▸ **Provided data**:

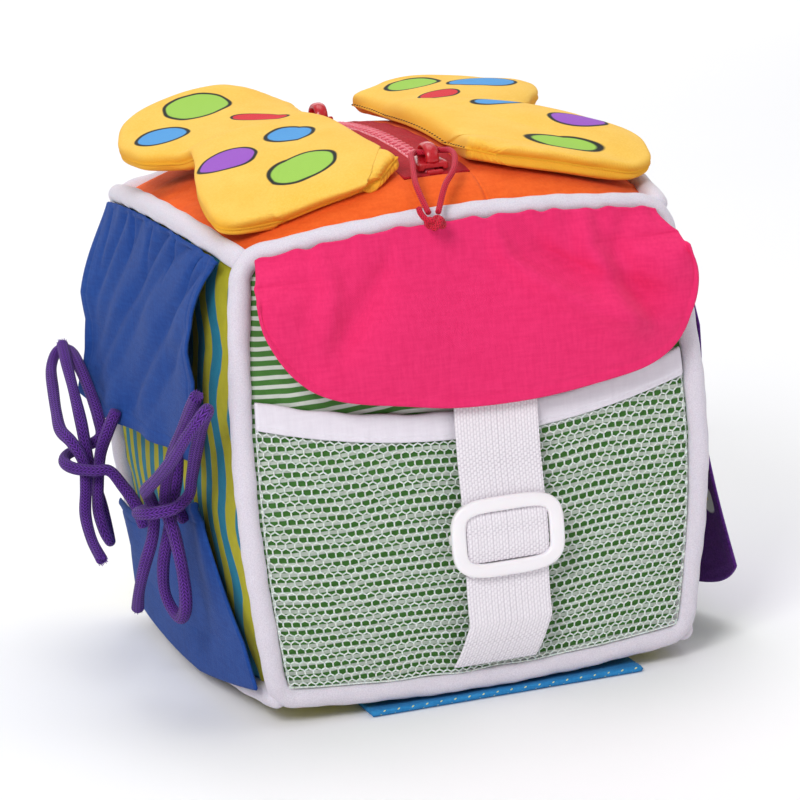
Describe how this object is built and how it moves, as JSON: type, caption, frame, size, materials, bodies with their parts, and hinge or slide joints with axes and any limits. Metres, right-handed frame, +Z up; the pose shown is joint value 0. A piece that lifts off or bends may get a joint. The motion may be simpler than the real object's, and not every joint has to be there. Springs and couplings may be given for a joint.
{
  "type": "soft activity cube",
  "caption": "Stuffed cloth cube with a different fastening on each side: zip, net pocket, strap with slide, tied flaps and lift-up flaps.",
  "frame": {"origin": "on the surface that the cube stands on, under the middle of the cube", "axes": "+Z up, -Y out of the face with the net pocket, +X towards the side with the hanging flap"},
  "size_m": [0.2234, 0.2008, 0.2016],
  "materials": {
    "white_fleece": "looped fleece",
    "green_stripe": "woven stripe, green and white",
    "teal_wave": "woven wavy stripe, teal and lime",
    "orange_cloth": "plain woven",
    "lime_cloth": "plain woven",
    "yellow_print": "plain woven with printed spots",
    "pink_cloth": "plain woven",
    "blue_cloth": "plain woven",
    "violet_print": "plain woven with printed petals",
    "sky_cloth": "plain woven, stitched edge",
    "white_net": "open knitted net",
    "white_binding": "plain woven tape",
    "white_webbing": "woven webbing",
    "white_moulding": "smooth moulded",
    "red_tape": "woven zip tape",
    "red_moulding": "smooth moulded",
    "red_cord": "braided",
    "red_lining": "plain woven",
    "purple_cord": "braided",
    "wadding": "loose fibre"
  },
  "bodies": {
    "cube": {"filling_core": "wadding", "front_panel": "green_stripe", "back_panel": "lime_cloth", "left_panel": "teal_wave", "right_panel": "teal_wave", "bottom_panel": "lime_cloth", "top_panel": "orange_cloth", "front_piping": "white_fleece", "back_piping": "white_fleece", "top_left_piping": "white_fleece", "top_right_piping": "white_fleece", "bottom_left_piping": "white_fleece", "bottom_right_piping": "white_fleece", "zip_tape_left": "red_tape", "zip_tape_right": "red_tape", "zip_teeth_left": "red_moulding", "zip_teeth_right": "red_moulding", "zip_front_stop": "red_moulding", "zip_rear_stop": "red_moulding", "zip_bag": "red_lining", "pocket_net": "white_net", "pocket_binding": "white_binding", "strap_webbing": "white_webbing", "front_flap_heading": "pink_cloth"},
    "front_flap": {"front_flap": "pink_cloth"},
    "strap_slide": {"strap_slide": "white_moulding"},
    "zip_slider_front": {"zip_slider_front": "red_moulding"},
    "zip_slider_rear": {"zip_slider_rear": "red_moulding"},
    "zip_pull_hitch": {"zip_pull_bight": "red_cord"},
    "zip_pull": {"zip_pull_left_strand": "red_cord", "zip_pull_right_strand": "red_cord", "zip_pull_knot": "red_cord"},
    "left_wing": {"left_wing": "yellow_print"},
    "right_wing": {"right_wing": "yellow_print"},
    "side_upper_flap": {"side_upper_flap": "blue_cloth", "front_tie_upper_cord": "purple_cord", "front_tie_lower_cord": "purple_cord", "rear_tie_upper_cord": "purple_cord", "rear_tie_lower_cord": "purple_cord"},
    "side_lower_flap": {"side_lower_flap": "blue_cloth"},
    "right_flap": {"right_flap": "violet_print"},
    "bottom_flap": {"bottom_flap": "sky_cloth"}
  },
  "joints": [
    {"name": "front_flap_hinge", "type": "hinge", "parent": "cube", "child": "front_flap", "pos_m": [0, -0.09617, 0.156], "axis": [-1, 0, 0], "range_deg": [0, 75]},
    {"name": "strap_slide_travel", "type": "slide", "parent": "cube", "child": "strap_slide", "axis": [0, 0, 1], "range_m": [-0.012, 0.016]},
    {"name": "zip_slider_front_travel", "type": "hinge", "parent": "cube", "child": "zip_slider_front", "pos_m": [0, 0, -0.22723], "axis": [-1, 0, 0], "range_deg": [0, 7.6]},
    {"name": "zip_slider_rear_travel", "type": "hinge", "parent": "cube", "child": "zip_slider_rear", "pos_m": [0, 0, -0.22723], "axis": [1, 0, 0], "range_deg": [0, 7.6]},
    {"name": "zip_pull_hitch_turn", "type": "hinge", "parent": "zip_slider_front", "child": "zip_pull_hitch", "pos_m": [0, -0.0626, 0.18907], "axis": [-0.9117, 0.13, 0.3899], "range_deg": [0, 33.6]},
    {"name": "zip_pull_swing", "type": "hinge", "parent": "zip_pull_hitch", "child": "zip_pull", "pos_m": [0, -0.0626, 0.18907], "axis": [-1, 0, 0], "range_deg": [0, 95]},
    {"name": "left_wing_hinge", "type": "hinge", "parent": "cube", "child": "left_wing", "pos_m": [-0.0125, 0, 0.18975], "axis": [0, 1, 0], "range_deg": [0, 65]},
    {"name": "right_wing_hinge", "type": "hinge", "parent": "cube", "child": "right_wing", "pos_m": [0.0125, 0, 0.18975], "axis": [0, -1, 0], "range_deg": [0, 65]},
    {"name": "side_upper_flap_hinge", "type": "hinge", "parent": "cube", "child": "side_upper_flap", "pos_m": [-0.08499, 0, 0.1668], "axis": [0, 1, 0], "range_deg": [0, 75]},
    {"name": "side_lower_flap_hinge", "type": "hinge", "parent": "cube", "child": "side_lower_flap", "pos_m": [-0.0847, 0, 0.0049], "axis": [0, -1, 0], "range_deg": [0, 75]},
    {"name": "right_flap_hinge", "type": "hinge", "parent": "cube", "child": "right_flap", "pos_m": [0.08499, 0, 0.1668], "axis": [0, -1, 0], "range_deg": [0, 90]},
    {"name": "bottom_flap_hinge", "type": "hinge", "parent": "cube", "child": "bottom_flap", "pos_m": [0, 0.056, 0.002], "axis": [1, 0, 0], "range_deg": [0, 90]}
  ],
  "couplings": [
    {"joint": "zip_pull_hitch_turn", "follows": "zip_slider_front_travel", "ratio": 4.421},
    {"joint": "side_lower_flap_hinge", "follows": "side_upper_flap_hinge", "ratio": 1}
  ]
}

▸ **Work to be completed**:
Write out the data exactly as it stands.

▸ **Task output**:
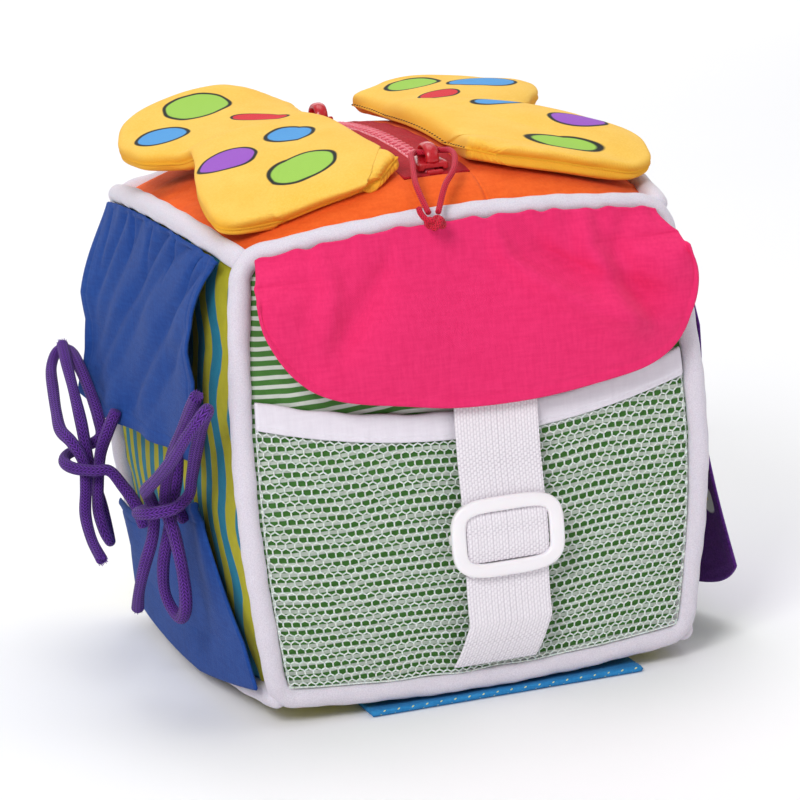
Describe how this object is built and how it moves, as JSON: type, caption, frame, size, materials, bodies with their parts, and hinge or slide joints with axes and any limits. Metres, right-handed frame, +Z up; the pose shown is joint value 0. A piece that lifts off or bends may get a joint. The motion may be simpler than the real object's, and not every joint has to be there. Springs and couplings may be given for a joint.
{
  "type": "soft activity cube",
  "caption": "Stuffed cloth cube with a different fastening on each side: zip, net pocket, strap with slide, tied flaps and lift-up flaps.",
  "frame": {"origin": "on the surface that the cube stands on, under the middle of the cube", "axes": "+Z up, -Y out of the face with the net pocket, +X towards the side with the hanging flap"},
  "size_m": [0.2234, 0.2008, 0.2016],
  "materials": {
    "white_fleece": "looped fleece",
    "green_stripe": "woven stripe, green and white",
    "teal_wave": "woven wavy stripe, teal and lime",
    "orange_cloth": "plain woven",
    "lime_cloth": "plain woven",
    "yellow_print": "plain woven with printed spots",
    "pink_cloth": "plain woven",
    "blue_cloth": "plain woven",
    "violet_print": "plain woven with printed petals",
    "sky_cloth": "plain woven, stitched edge",
    "white_net": "open knitted net",
    "white_binding": "plain woven tape",
    "white_webbing": "woven webbing",
    "white_moulding": "smooth moulded",
    "red_tape": "woven zip tape",
    "red_moulding": "smooth moulded",
    "red_cord": "braided",
    "red_lining": "plain woven",
    "purple_cord": "braided",
    "wadding": "loose fibre"
  },
  "bodies": {
    "cube": {"filling_core": "wadding", "front_panel": "green_stripe", "back_panel": "lime_cloth", "left_panel": "teal_wave", "right_panel": "teal_wave", "bottom_panel": "lime_cloth", "top_panel": "orange_cloth", "front_piping": "white_fleece", "back_piping": "white_fleece", "top_left_piping": "white_fleece", "top_right_piping": "white_fleece", "bottom_left_piping": "white_fleece", "bottom_right_piping": "white_fleece", "zip_tape_left": "red_tape", "zip_tape_right": "red_tape", "zip_teeth_left": "red_moulding", "zip_teeth_right": "red_moulding", "zip_front_stop": "red_moulding", "zip_rear_stop": "red_moulding", "zip_bag": "red_lining", "pocket_net": "white_net", "pocket_binding": "white_binding", "strap_webbing": "white_webbing", "front_flap_heading": "pink_cloth"},
    "front_flap": {"front_flap": "pink_cloth"},
    "strap_slide": {"strap_slide": "white_moulding"},
    "zip_slider_front": {"zip_slider_front": "red_moulding"},
    "zip_slider_rear": {"zip_slider_rear": "red_moulding"},
    "zip_pull_hitch": {"zip_pull_bight": "red_cord"},
    "zip_pull": {"zip_pull_left_strand": "red_cord", "zip_pull_right_strand": "red_cord", "zip_pull_knot": "red_cord"},
    "left_wing": {"left_wing": "yellow_print"},
    "right_wing": {"right_wing": "yellow_print"},
    "side_upper_flap": {"side_upper_flap": "blue_cloth", "front_tie_upper_cord": "purple_cord", "front_tie_lower_cord": "purple_cord", "rear_tie_upper_cord": "purple_cord", "rear_tie_lower_cord": "purple_cord"},
    "side_lower_flap": {"side_lower_flap": "blue_cloth"},
    "right_flap": {"right_flap": "violet_print"},
    "bottom_flap": {"bottom_flap": "sky_cloth"}
  },
  "joints": [
    {"name": "front_flap_hinge", "type": "hinge", "parent": "cube", "child": "front_flap", "pos_m": [0, -0.09617, 0.156], "axis": [-1, 0, 0], "range_deg": [0, 75]},
    {"name": "strap_slide_travel", "type": "slide", "parent": "cube", "child": "strap_slide", "axis": [0, 0, 1], "range_m": [-0.012, 0.016]},
    {"name": "zip_slider_front_travel", "type": "hinge", "parent": "cube", "child": "zip_slider_front", "pos_m": [0, 0, -0.22723], "axis": [-1, 0, 0], "range_deg": [0, 7.6]},
    {"name": "zip_slider_rear_travel", "type": "hinge", "parent": "cube", "child": "zip_slider_rear", "pos_m": [0, 0, -0.22723], "axis": [1, 0, 0], "range_deg": [0, 7.6]},
    {"name": "zip_pull_hitch_turn", "type": "hinge", "parent": "zip_slider_front", "child": "zip_pull_hitch", "pos_m": [0, -0.0626, 0.18907], "axis": [-0.9117, 0.13, 0.3899], "range_deg": [0, 33.6]},
    {"name": "zip_pull_swing", "type": "hinge", "parent": "zip_pull_hitch", "child": "zip_pull", "pos_m": [0, -0.0626, 0.18907], "axis": [-1, 0, 0], "range_deg": [0, 95]},
    {"name": "left_wing_hinge", "type": "hinge", "parent": "cube", "child": "left_wing", "pos_m": [-0.0125, 0, 0.18975], "axis": [0, 1, 0], "range_deg": [0, 65]},
    {"name": "right_wing_hinge", "type": "hinge", "parent": "cube", "child": "right_wing", "pos_m": [0.0125, 0, 0.18975], "axis": [0, -1, 0], "range_deg": [0, 65]},
    {"name": "side_upper_flap_hinge", "type": "hinge", "parent": "cube", "child": "side_upper_flap", "pos_m": [-0.08499, 0, 0.1668], "axis": [0, 1, 0], "range_deg": [0, 75]},
    {"name": "side_lower_flap_hinge", "type": "hinge", "parent": "cube", "child": "side_lower_flap", "pos_m": [-0.0847, 0, 0.0049], "axis": [0, -1, 0], "range_deg": [0, 75]},
    {"name": "right_flap_hinge", "type": "hinge", "parent": "cube", "child": "right_flap", "pos_m": [0.08499, 0, 0.1668], "axis": [0, -1, 0], "range_deg": [0, 90]},
    {"name": "bottom_flap_hinge", "type": "hinge", "parent": "cube", "child": "bottom_flap", "pos_m": [0, 0.056, 0.002], "axis": [1, 0, 0], "range_deg": [0, 90]}
  ],
  "couplings": [
    {"joint": "zip_pull_hitch_turn", "follows": "zip_slider_front_travel", "ratio": 4.421},
    {"joint": "side_lower_flap_hinge", "follows": "side_upper_flap_hinge", "ratio": 1}
  ]
}